[Object modeling scripts]
-- START --

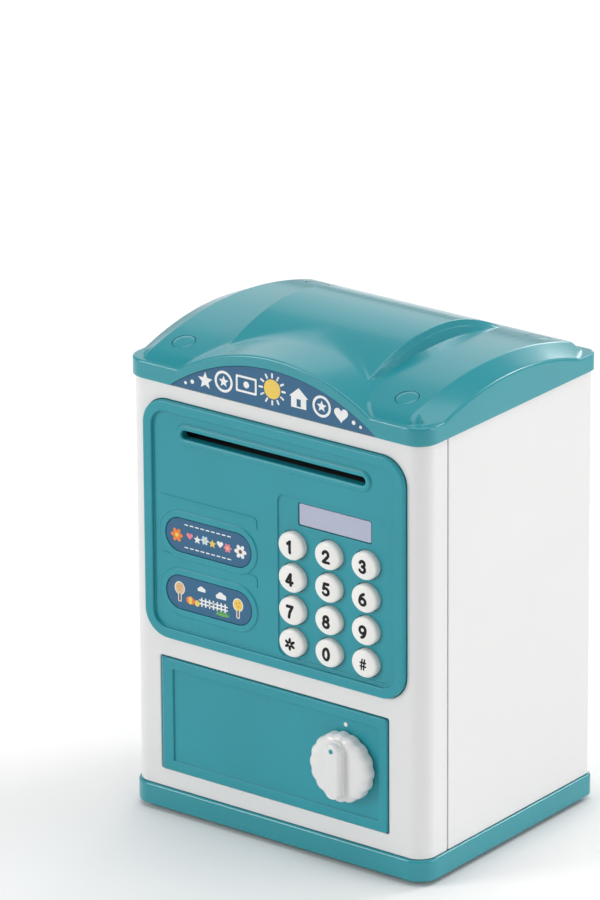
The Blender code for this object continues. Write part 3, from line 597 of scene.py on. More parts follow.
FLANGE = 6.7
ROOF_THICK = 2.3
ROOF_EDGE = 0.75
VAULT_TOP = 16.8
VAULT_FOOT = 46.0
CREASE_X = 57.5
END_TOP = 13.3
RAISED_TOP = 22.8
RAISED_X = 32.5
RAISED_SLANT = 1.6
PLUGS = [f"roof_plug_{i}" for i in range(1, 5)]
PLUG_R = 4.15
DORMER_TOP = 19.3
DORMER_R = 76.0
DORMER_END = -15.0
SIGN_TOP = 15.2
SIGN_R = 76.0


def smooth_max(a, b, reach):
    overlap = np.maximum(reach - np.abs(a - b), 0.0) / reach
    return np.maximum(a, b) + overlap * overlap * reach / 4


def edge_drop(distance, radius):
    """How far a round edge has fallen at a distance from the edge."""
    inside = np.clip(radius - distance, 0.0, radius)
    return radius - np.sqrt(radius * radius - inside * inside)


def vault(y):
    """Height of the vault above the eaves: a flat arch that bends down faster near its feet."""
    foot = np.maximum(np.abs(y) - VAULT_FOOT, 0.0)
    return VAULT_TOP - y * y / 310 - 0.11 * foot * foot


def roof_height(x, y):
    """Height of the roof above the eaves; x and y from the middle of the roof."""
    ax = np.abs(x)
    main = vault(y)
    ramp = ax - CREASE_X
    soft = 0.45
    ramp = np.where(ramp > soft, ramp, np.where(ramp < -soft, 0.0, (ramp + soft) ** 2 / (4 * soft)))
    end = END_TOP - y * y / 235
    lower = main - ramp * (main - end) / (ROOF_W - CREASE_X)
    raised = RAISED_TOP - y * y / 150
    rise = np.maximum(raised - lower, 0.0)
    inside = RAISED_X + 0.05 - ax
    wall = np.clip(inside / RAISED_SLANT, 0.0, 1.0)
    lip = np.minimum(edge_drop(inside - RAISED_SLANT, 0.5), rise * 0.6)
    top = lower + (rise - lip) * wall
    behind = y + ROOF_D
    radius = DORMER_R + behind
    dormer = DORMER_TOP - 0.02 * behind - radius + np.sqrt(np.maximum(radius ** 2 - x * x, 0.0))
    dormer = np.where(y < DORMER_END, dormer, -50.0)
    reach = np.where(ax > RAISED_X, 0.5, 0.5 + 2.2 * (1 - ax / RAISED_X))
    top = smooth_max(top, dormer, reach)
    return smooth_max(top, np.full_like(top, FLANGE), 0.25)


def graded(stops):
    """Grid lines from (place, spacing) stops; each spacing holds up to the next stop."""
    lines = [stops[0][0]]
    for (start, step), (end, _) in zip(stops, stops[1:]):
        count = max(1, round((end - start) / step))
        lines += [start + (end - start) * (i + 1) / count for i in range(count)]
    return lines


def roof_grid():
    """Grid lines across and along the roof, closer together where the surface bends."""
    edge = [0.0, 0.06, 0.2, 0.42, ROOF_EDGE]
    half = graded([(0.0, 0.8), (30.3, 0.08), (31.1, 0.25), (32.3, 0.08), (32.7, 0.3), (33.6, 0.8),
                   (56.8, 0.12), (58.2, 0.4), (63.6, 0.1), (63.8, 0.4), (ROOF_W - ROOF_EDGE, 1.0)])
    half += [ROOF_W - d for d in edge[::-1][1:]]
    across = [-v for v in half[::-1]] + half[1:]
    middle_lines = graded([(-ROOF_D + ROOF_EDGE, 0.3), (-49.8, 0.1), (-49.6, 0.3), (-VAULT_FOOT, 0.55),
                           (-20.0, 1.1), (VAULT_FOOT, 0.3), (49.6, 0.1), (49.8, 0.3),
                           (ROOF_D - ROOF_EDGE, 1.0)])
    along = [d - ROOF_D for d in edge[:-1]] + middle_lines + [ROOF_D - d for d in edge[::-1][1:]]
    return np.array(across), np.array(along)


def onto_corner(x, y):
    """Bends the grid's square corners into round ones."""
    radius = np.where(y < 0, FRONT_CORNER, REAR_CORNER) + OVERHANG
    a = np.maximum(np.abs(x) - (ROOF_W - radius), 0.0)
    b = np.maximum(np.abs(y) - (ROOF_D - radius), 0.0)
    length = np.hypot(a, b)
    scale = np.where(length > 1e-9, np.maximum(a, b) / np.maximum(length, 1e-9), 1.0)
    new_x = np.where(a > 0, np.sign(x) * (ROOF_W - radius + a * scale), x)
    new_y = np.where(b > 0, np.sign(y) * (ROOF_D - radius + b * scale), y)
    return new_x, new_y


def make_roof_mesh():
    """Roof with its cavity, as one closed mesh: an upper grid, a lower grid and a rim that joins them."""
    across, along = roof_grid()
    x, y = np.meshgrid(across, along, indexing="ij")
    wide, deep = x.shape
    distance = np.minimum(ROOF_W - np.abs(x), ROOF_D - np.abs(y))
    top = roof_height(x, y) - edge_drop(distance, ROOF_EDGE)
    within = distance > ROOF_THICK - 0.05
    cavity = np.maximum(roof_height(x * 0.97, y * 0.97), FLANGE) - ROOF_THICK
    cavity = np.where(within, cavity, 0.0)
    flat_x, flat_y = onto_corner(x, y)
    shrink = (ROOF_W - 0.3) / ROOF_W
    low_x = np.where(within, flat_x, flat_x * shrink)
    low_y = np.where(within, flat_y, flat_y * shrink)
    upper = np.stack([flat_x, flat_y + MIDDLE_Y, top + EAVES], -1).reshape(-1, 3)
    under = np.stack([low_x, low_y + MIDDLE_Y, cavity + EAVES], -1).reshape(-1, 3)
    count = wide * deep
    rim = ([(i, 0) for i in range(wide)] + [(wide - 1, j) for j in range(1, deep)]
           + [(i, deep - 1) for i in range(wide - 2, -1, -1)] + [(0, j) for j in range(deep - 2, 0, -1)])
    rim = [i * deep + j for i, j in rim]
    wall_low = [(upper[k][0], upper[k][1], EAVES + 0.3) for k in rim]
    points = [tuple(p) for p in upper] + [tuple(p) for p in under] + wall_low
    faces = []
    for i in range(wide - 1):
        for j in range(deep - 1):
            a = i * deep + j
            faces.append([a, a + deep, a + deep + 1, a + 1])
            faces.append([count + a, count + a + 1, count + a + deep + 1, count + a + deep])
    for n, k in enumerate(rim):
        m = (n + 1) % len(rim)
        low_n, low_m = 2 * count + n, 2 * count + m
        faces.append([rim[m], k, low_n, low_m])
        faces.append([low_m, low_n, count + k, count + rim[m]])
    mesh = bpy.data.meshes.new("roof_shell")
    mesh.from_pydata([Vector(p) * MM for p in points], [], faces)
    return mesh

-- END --
-- START --

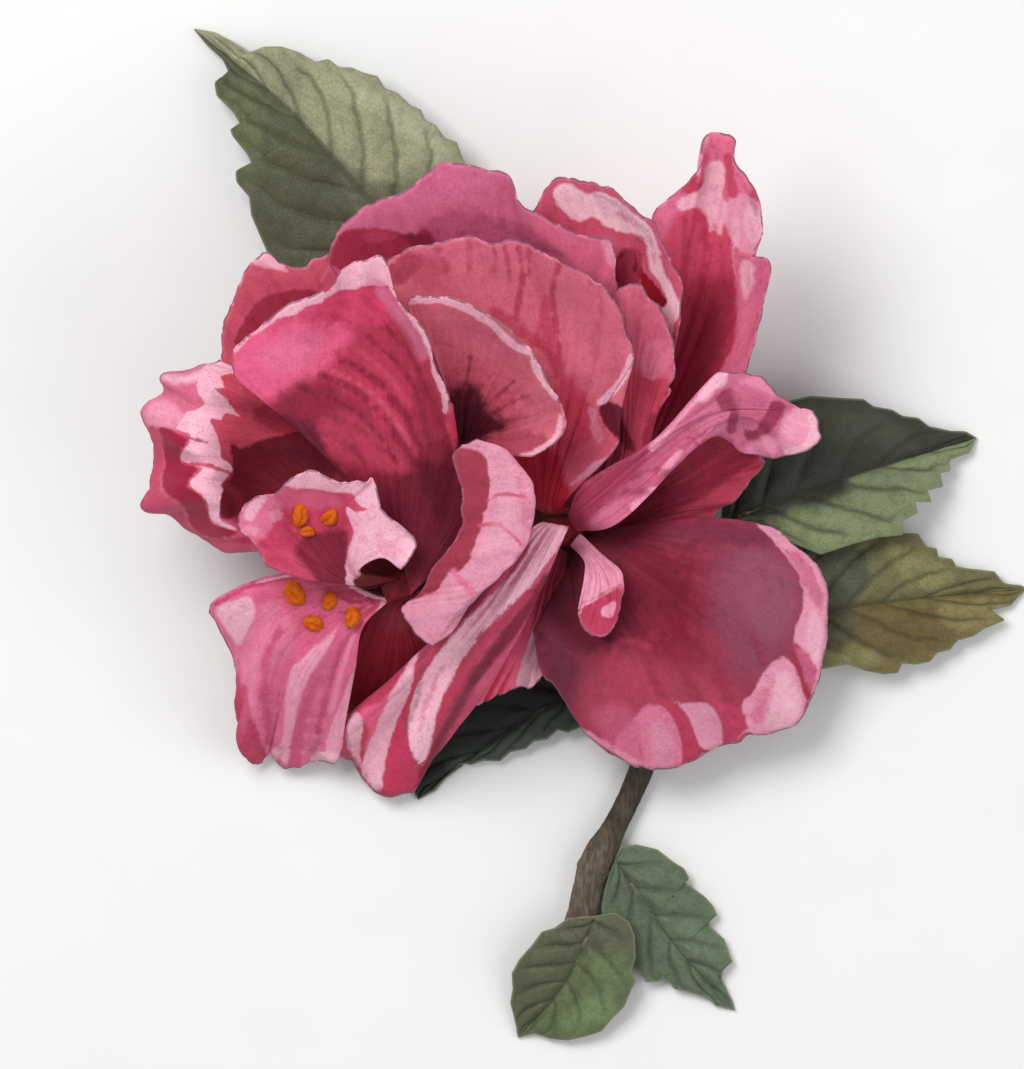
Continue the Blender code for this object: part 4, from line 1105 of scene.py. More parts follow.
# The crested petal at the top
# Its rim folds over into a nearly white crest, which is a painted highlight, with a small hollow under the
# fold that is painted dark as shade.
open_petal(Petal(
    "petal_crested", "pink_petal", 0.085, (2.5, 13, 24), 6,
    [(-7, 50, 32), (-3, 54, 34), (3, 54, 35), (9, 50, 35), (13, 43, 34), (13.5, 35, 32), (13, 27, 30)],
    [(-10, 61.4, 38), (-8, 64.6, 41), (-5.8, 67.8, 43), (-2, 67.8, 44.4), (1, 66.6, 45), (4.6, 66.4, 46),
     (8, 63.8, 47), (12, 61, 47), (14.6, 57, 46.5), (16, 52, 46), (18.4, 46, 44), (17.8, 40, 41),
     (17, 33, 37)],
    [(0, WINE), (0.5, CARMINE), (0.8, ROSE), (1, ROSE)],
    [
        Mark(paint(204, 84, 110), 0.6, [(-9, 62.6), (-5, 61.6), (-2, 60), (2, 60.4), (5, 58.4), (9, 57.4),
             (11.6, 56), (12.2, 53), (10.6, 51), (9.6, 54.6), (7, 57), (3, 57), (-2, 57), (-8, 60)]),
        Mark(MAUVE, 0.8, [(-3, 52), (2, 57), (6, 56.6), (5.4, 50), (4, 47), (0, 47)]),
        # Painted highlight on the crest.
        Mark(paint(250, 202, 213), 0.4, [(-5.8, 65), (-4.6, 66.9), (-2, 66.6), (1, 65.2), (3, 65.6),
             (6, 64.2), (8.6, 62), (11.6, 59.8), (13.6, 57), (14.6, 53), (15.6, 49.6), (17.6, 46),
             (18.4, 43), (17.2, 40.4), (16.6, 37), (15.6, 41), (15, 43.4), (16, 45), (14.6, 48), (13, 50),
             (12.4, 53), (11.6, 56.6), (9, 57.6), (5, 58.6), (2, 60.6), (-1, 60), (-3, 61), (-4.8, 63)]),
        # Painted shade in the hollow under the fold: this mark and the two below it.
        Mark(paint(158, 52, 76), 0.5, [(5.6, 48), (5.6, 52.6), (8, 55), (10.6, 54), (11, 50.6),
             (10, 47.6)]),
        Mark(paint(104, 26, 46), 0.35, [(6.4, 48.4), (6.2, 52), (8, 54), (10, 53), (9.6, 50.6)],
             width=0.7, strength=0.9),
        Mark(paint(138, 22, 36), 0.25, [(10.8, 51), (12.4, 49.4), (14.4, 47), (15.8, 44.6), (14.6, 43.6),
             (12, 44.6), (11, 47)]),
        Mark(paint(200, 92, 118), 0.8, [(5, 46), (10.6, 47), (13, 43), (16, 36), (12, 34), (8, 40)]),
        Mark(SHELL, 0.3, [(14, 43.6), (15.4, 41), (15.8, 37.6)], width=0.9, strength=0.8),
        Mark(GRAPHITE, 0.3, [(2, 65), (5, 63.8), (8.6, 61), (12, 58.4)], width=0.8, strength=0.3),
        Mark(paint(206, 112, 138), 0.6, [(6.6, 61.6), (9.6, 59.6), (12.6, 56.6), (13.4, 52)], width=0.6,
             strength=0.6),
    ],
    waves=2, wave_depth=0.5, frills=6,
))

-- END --

§ **YOUR OBJECTIVE**:
Count every line in the data where the string "More" occurs. Give nothing except the number.

§ **ANSWER BELOW**:
2